— begin —
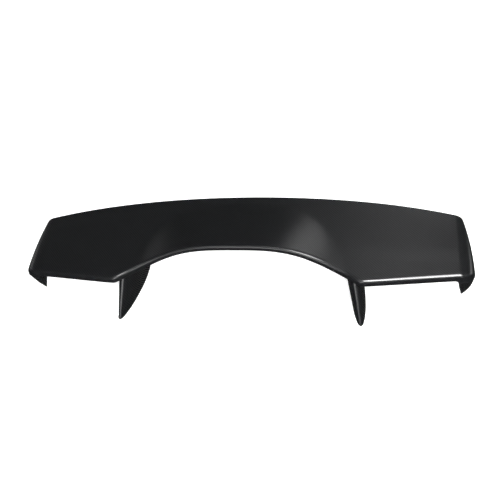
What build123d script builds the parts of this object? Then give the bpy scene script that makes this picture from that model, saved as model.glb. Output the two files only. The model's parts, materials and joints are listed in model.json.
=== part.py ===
"""Carbon rear wing on two uprights: moulded skins, foam cores, alloy brackets and joints.

Frame: millimetres, +Z up, +Y towards the rear of the car, X across the car.
Origin: centre of the four foot bolts, on the plane the feet stand on.
"""
from build123d import *
from math import cos, pi, sin, sqrt
import os

os.makedirs("parts", exist_ok=True)

# ---- driving dimensions (mm) -------------------------------------------------
half_span = 698.0        # widest point of a turned-down end
panel_end = 650.0        # where the panel joins the turned-down end
smooth_end = 390.0       # outboard of this the panel is straight
step = 26.0              # spacing of the sections in the curved centre
plane_height = 162.0     # height of the upper surface at Y = 0
plane_rise = 0.30        # rise of the upper surface per mm towards the rear
corner_x = 377.0         # where the notch meets the straight front edge
corner_y = -90.0         # Y of that corner
notch_depth = 77.0       # how far the front edge sweeps back at the centre
notch_power = 3.7        # how square the notch curve is
front_sweep = 0.085      # sweep of the straight front edge
lift_height = 45.0       # lift of the front edge at the centre
lift_half = 345.0        # half width of the lifted centre
lift_power = 1.6         # how quickly the lift starts at the sides
lip_centre = 170.0       # Y of the crease where the rear lip flicks up
rear_centre = 207.0      # Y of the rear edge at the centre
front_thick = 24.0       # depth of the front face of the side panels
centre_thick = 20.0      # depth of the front face at the centre
rear_thick = 7.0         # depth of the rear edge
nose = 9.0               # radius along the top and bottom of the front edge
skin = 2.0               # laminate thickness of the wing skins
bond = 0.1               # adhesive film around the foam and the ribs
joggle = 16.0            # width of the bonding lip under the front edge
tip_drop = 118.0         # depth of a turned-down end at its deepest point
tip_deep_y = -35.0        # Y of that deepest point
tip_fall = 0.594         # how fast the depth shrinks towards the rear
tip_lean = 0.44          # rearward lean of its front edge per mm of depth
tip_core_end = 124.0     # rear end of the foam inside a turned-down end
rib = 3.0                # thickness of the laminate ribs
bay_in = 326.0           # inboard rib of the bay above an upright
bay_out = 407.0          # outboard rib of that bay
chord_x = 368.1          # X of the upright's mid plane at Y = 0, Z = 0
toe = 0.078              # toe-in of the upright per mm
lean_in = 0.10           # inboard lean of the upright per mm of height
foot_front = -136.5      # front crease of the upright at the foot
foot_rear = 132.0        # rear crease of the upright at the foot
rake = 0.60              # rearward lean of the front crease per mm
foot_half = 21.5         # half width of the upright at the foot
bluntness = 0.5          # how blunt the creases of the upright are
flare = 0.06             # growth of that half width per mm of height
shell = 2.5              # laminate thickness of the upright shells
gasket = 2.0             # closed-cell rubber under the foot
bed = 2.5                # rubber pad between upright and wing
slope = 0.364            # rise of the wing's underside above the uprights
pad_top = 20.0           # top of the alloy foot pad
web = 6.0                # thickness of the bracket web
flange = 6.0             # thickness of the bracket's top flange
plate = 6.0              # tapped plate bedded in the wing
bolt_x = 366.0           # foot bolts, each side of the centre line
bolt_y = 60.0            # foot bolts, in front of and behind the origin
insert_r = 4.5           # outside radius of a threaded insert
insert_len = 16.0        # length of a threaded insert, collar included
tap_r = 2.5              # M6 tapping bore
clear_r = 3.3            # M6 clearance hole
screw_y = (-28.0, 62.0)      # Y of the two screws that hold the wing to one upright
screw_side = -8.0        # their distance from the mid plane, towards the car's centre
screw_len = 16.0         # M6 shank length
head_r = 5.0             # socket head radius
head_len = 6.0           # socket head height
washer_r = 6.0           # plain washer radius
washer_t = 1.6           # plain washer thickness


# ---- shape laws of the wing --------------------------------------------------
def front_y(x):
    """Y of the front edge: a soft-cornered notch between two straight edges."""
    a = notch_depth * (1 - (abs(x) / corner_x) ** notch_power)
    b = front_sweep * (abs(x) - corner_x)
    return corner_y + 0.5 * (a + b + sqrt((a - b) ** 2 + 36.0))


def rear_y(x):
    """Y of the gently bowed rear edge."""
    s = x / 700.0
    return rear_centre - 68.5 * s ** 2 - 18.0 * s ** 4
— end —
Output all of the data above without any alteration.

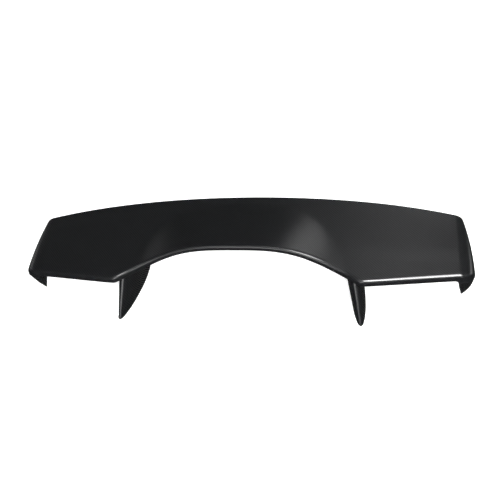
What build123d script builds the parts of this object? Then give the bpy scene script that makes this picture from that model, saved as model.glb. Output the two files only. The model's parts, materials and joints are listed in model.json.
=== part.py ===
"""Carbon rear wing on two uprights: moulded skins, foam cores, alloy brackets and joints.

Frame: millimetres, +Z up, +Y towards the rear of the car, X across the car.
Origin: centre of the four foot bolts, on the plane the feet stand on.
"""
from build123d import *
from math import cos, pi, sin, sqrt
import os

os.makedirs("parts", exist_ok=True)

# ---- driving dimensions (mm) -------------------------------------------------
half_span = 698.0        # widest point of a turned-down end
panel_end = 650.0        # where the panel joins the turned-down end
smooth_end = 390.0       # outboard of this the panel is straight
step = 26.0              # spacing of the sections in the curved centre
plane_height = 162.0     # height of the upper surface at Y = 0
plane_rise = 0.30        # rise of the upper surface per mm towards the rear
corner_x = 377.0         # where the notch meets the straight front edge
corner_y = -90.0         # Y of that corner
notch_depth = 77.0       # how far the front edge sweeps back at the centre
notch_power = 3.7        # how square the notch curve is
front_sweep = 0.085      # sweep of the straight front edge
lift_height = 45.0       # lift of the front edge at the centre
lift_half = 345.0        # half width of the lifted centre
lift_power = 1.6         # how quickly the lift starts at the sides
lip_centre = 170.0       # Y of the crease where the rear lip flicks up
rear_centre = 207.0      # Y of the rear edge at the centre
front_thick = 24.0       # depth of the front face of the side panels
centre_thick = 20.0      # depth of the front face at the centre
rear_thick = 7.0         # depth of the rear edge
nose = 9.0               # radius along the top and bottom of the front edge
skin = 2.0               # laminate thickness of the wing skins
bond = 0.1               # adhesive film around the foam and the ribs
joggle = 16.0            # width of the bonding lip under the front edge
tip_drop = 118.0         # depth of a turned-down end at its deepest point
tip_deep_y = -35.0        # Y of that deepest point
tip_fall = 0.594         # how fast the depth shrinks towards the rear
tip_lean = 0.44          # rearward lean of its front edge per mm of depth
tip_core_end = 124.0     # rear end of the foam inside a turned-down end
rib = 3.0                # thickness of the laminate ribs
bay_in = 326.0           # inboard rib of the bay above an upright
bay_out = 407.0          # outboard rib of that bay
chord_x = 368.1          # X of the upright's mid plane at Y = 0, Z = 0
toe = 0.078              # toe-in of the upright per mm
lean_in = 0.10           # inboard lean of the upright per mm of height
foot_front = -136.5      # front crease of the upright at the foot
foot_rear = 132.0        # rear crease of the upright at the foot
rake = 0.60              # rearward lean of the front crease per mm
foot_half = 21.5         # half width of the upright at the foot
bluntness = 0.5          # how blunt the creases of the upright are
flare = 0.06             # growth of that half width per mm of height
shell = 2.5              # laminate thickness of the upright shells
gasket = 2.0             # closed-cell rubber under the foot
bed = 2.5                # rubber pad between upright and wing
slope = 0.364            # rise of the wing's underside above the uprights
pad_top = 20.0           # top of the alloy foot pad
web = 6.0                # thickness of the bracket web
flange = 6.0             # thickness of the bracket's top flange
plate = 6.0              # tapped plate bedded in the wing
bolt_x = 366.0           # foot bolts, each side of the centre line
bolt_y = 60.0            # foot bolts, in front of and behind the origin
insert_r = 4.5           # outside radius of a threaded insert
insert_len = 16.0        # length of a threaded insert, collar included
tap_r = 2.5              # M6 tapping bore
clear_r = 3.3            # M6 clearance hole
screw_y = (-28.0, 62.0)      # Y of the two screws that hold the wing to one upright
screw_side = -8.0        # their distance from the mid plane, towards the car's centre
screw_len = 16.0         # M6 shank length
head_r = 5.0             # socket head radius
head_len = 6.0           # socket head height
washer_r = 6.0           # plain washer radius
washer_t = 1.6           # plain washer thickness


# ---- shape laws of the wing --------------------------------------------------
def front_y(x):
    """Y of the front edge: a soft-cornered notch between two straight edges."""
    a = notch_depth * (1 - (abs(x) / corner_x) ** notch_power)
    b = front_sweep * (abs(x) - corner_x)
    return corner_y + 0.5 * (a + b + sqrt((a - b) ** 2 + 36.0))


def rear_y(x):
    """Y of the gently bowed rear edge."""
    s = x / 700.0
    return rear_centre - 68.5 * s ** 2 - 18.0 * s ** 4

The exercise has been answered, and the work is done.